Write out the listing below again, precisely as it is given.

── Source data ──

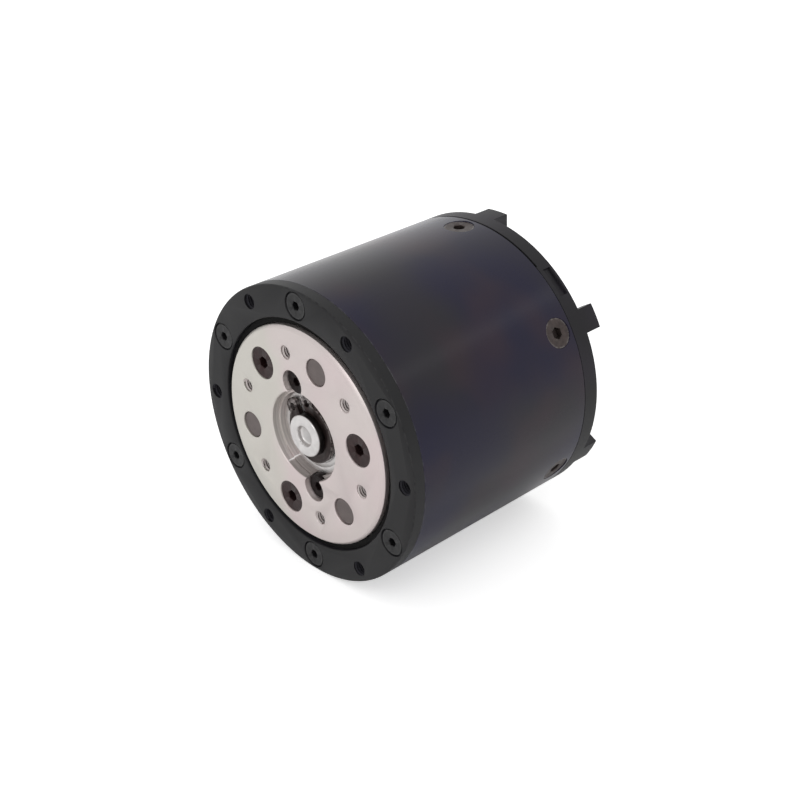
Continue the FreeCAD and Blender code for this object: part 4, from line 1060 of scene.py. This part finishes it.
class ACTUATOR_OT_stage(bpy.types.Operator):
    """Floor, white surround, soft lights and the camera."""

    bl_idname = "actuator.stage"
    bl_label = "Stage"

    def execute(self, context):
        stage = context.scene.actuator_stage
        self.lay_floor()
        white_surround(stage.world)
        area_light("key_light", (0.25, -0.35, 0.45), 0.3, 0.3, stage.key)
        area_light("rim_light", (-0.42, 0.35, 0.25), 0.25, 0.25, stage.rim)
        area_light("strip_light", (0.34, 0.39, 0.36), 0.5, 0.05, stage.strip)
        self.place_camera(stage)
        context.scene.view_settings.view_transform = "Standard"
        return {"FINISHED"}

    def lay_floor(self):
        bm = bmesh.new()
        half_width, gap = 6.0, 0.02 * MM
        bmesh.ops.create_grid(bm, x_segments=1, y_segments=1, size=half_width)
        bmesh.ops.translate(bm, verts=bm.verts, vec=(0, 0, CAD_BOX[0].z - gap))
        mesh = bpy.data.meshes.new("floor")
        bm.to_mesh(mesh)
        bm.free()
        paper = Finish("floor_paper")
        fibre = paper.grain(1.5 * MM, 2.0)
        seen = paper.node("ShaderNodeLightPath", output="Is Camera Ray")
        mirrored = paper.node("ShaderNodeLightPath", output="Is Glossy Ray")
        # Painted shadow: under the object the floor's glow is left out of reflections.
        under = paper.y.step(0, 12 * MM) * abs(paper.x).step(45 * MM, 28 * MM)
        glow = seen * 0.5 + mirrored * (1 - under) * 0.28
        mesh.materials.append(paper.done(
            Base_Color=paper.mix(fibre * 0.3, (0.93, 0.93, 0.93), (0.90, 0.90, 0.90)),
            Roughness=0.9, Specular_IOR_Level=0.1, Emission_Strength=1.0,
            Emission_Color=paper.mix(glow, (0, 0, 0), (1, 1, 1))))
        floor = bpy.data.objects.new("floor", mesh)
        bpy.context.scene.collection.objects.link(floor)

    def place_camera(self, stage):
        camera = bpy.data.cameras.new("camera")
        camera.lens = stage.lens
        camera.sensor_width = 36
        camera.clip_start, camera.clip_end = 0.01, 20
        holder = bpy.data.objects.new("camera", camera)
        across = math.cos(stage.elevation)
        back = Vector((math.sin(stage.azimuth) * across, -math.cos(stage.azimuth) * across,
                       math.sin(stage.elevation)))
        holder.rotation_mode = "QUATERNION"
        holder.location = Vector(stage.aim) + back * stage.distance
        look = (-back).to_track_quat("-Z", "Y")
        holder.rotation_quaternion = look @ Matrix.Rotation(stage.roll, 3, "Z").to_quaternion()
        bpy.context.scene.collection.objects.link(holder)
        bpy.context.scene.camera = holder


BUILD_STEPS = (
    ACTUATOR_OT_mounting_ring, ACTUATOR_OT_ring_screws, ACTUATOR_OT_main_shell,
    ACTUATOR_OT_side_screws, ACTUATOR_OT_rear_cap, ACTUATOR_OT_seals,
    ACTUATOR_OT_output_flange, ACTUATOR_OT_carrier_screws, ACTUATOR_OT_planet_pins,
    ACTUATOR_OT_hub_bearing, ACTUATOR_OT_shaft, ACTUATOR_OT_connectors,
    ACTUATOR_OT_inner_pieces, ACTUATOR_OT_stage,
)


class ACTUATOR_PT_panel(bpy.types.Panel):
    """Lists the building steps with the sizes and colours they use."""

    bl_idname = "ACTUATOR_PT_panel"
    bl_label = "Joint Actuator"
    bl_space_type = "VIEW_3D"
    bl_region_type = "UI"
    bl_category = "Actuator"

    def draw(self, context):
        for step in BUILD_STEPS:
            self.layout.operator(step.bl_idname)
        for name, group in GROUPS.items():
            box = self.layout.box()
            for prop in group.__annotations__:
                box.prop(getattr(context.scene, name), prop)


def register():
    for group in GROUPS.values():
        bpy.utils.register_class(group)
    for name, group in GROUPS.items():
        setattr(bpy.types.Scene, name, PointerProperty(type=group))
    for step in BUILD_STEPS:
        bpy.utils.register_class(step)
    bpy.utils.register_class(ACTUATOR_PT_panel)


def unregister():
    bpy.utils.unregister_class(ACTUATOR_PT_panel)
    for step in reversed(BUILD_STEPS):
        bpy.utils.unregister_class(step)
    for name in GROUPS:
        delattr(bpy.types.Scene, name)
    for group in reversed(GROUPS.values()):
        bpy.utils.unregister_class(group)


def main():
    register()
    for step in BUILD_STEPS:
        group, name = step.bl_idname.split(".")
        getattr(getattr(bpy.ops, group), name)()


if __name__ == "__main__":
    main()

───

### [Solution for this exercise]
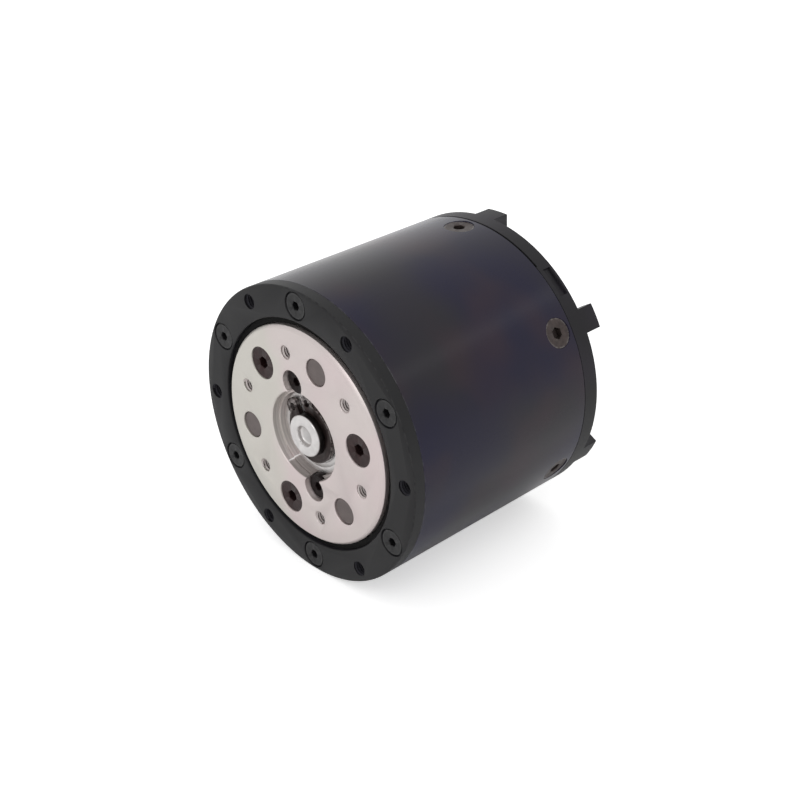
Continue the FreeCAD and Blender code for this object: part 4, from line 1060 of scene.py. This part finishes it.
class ACTUATOR_OT_stage(bpy.types.Operator):
    """Floor, white surround, soft lights and the camera."""

    bl_idname = "actuator.stage"
    bl_label = "Stage"

    def execute(self, context):
        stage = context.scene.actuator_stage
        self.lay_floor()
        white_surround(stage.world)
        area_light("key_light", (0.25, -0.35, 0.45), 0.3, 0.3, stage.key)
        area_light("rim_light", (-0.42, 0.35, 0.25), 0.25, 0.25, stage.rim)
        area_light("strip_light", (0.34, 0.39, 0.36), 0.5, 0.05, stage.strip)
        self.place_camera(stage)
        context.scene.view_settings.view_transform = "Standard"
        return {"FINISHED"}

    def lay_floor(self):
        bm = bmesh.new()
        half_width, gap = 6.0, 0.02 * MM
        bmesh.ops.create_grid(bm, x_segments=1, y_segments=1, size=half_width)
        bmesh.ops.translate(bm, verts=bm.verts, vec=(0, 0, CAD_BOX[0].z - gap))
        mesh = bpy.data.meshes.new("floor")
        bm.to_mesh(mesh)
        bm.free()
        paper = Finish("floor_paper")
        fibre = paper.grain(1.5 * MM, 2.0)
        seen = paper.node("ShaderNodeLightPath", output="Is Camera Ray")
        mirrored = paper.node("ShaderNodeLightPath", output="Is Glossy Ray")
        # Painted shadow: under the object the floor's glow is left out of reflections.
        under = paper.y.step(0, 12 * MM) * abs(paper.x).step(45 * MM, 28 * MM)
        glow = seen * 0.5 + mirrored * (1 - under) * 0.28
        mesh.materials.append(paper.done(
            Base_Color=paper.mix(fibre * 0.3, (0.93, 0.93, 0.93), (0.90, 0.90, 0.90)),
            Roughness=0.9, Specular_IOR_Level=0.1, Emission_Strength=1.0,
            Emission_Color=paper.mix(glow, (0, 0, 0), (1, 1, 1))))
        floor = bpy.data.objects.new("floor", mesh)
        bpy.context.scene.collection.objects.link(floor)

    def place_camera(self, stage):
        camera = bpy.data.cameras.new("camera")
        camera.lens = stage.lens
        camera.sensor_width = 36
        camera.clip_start, camera.clip_end = 0.01, 20
        holder = bpy.data.objects.new("camera", camera)
        across = math.cos(stage.elevation)
        back = Vector((math.sin(stage.azimuth) * across, -math.cos(stage.azimuth) * across,
                       math.sin(stage.elevation)))
        holder.rotation_mode = "QUATERNION"
        holder.location = Vector(stage.aim) + back * stage.distance
        look = (-back).to_track_quat("-Z", "Y")
        holder.rotation_quaternion = look @ Matrix.Rotation(stage.roll, 3, "Z").to_quaternion()
        bpy.context.scene.collection.objects.link(holder)
        bpy.context.scene.camera = holder


BUILD_STEPS = (
    ACTUATOR_OT_mounting_ring, ACTUATOR_OT_ring_screws, ACTUATOR_OT_main_shell,
    ACTUATOR_OT_side_screws, ACTUATOR_OT_rear_cap, ACTUATOR_OT_seals,
    ACTUATOR_OT_output_flange, ACTUATOR_OT_carrier_screws, ACTUATOR_OT_planet_pins,
    ACTUATOR_OT_hub_bearing, ACTUATOR_OT_shaft, ACTUATOR_OT_connectors,
    ACTUATOR_OT_inner_pieces, ACTUATOR_OT_stage,
)


class ACTUATOR_PT_panel(bpy.types.Panel):
    """Lists the building steps with the sizes and colours they use."""

    bl_idname = "ACTUATOR_PT_panel"
    bl_label = "Joint Actuator"
    bl_space_type = "VIEW_3D"
    bl_region_type = "UI"
    bl_category = "Actuator"

    def draw(self, context):
        for step in BUILD_STEPS:
            self.layout.operator(step.bl_idname)
        for name, group in GROUPS.items():
            box = self.layout.box()
            for prop in group.__annotations__:
                box.prop(getattr(context.scene, name), prop)


def register():
    for group in GROUPS.values():
        bpy.utils.register_class(group)
    for name, group in GROUPS.items():
        setattr(bpy.types.Scene, name, PointerProperty(type=group))
    for step in BUILD_STEPS:
        bpy.utils.register_class(step)
    bpy.utils.register_class(ACTUATOR_PT_panel)


def unregister():
    bpy.utils.unregister_class(ACTUATOR_PT_panel)
    for step in reversed(BUILD_STEPS):
        bpy.utils.unregister_class(step)
    for name in GROUPS:
        delattr(bpy.types.Scene, name)
    for group in reversed(GROUPS.values()):
        bpy.utils.unregister_class(group)


def main():
    register()
    for step in BUILD_STEPS:
        group, name = step.bl_idname.split(".")
        getattr(getattr(bpy.ops, group), name)()


if __name__ == "__main__":
    main()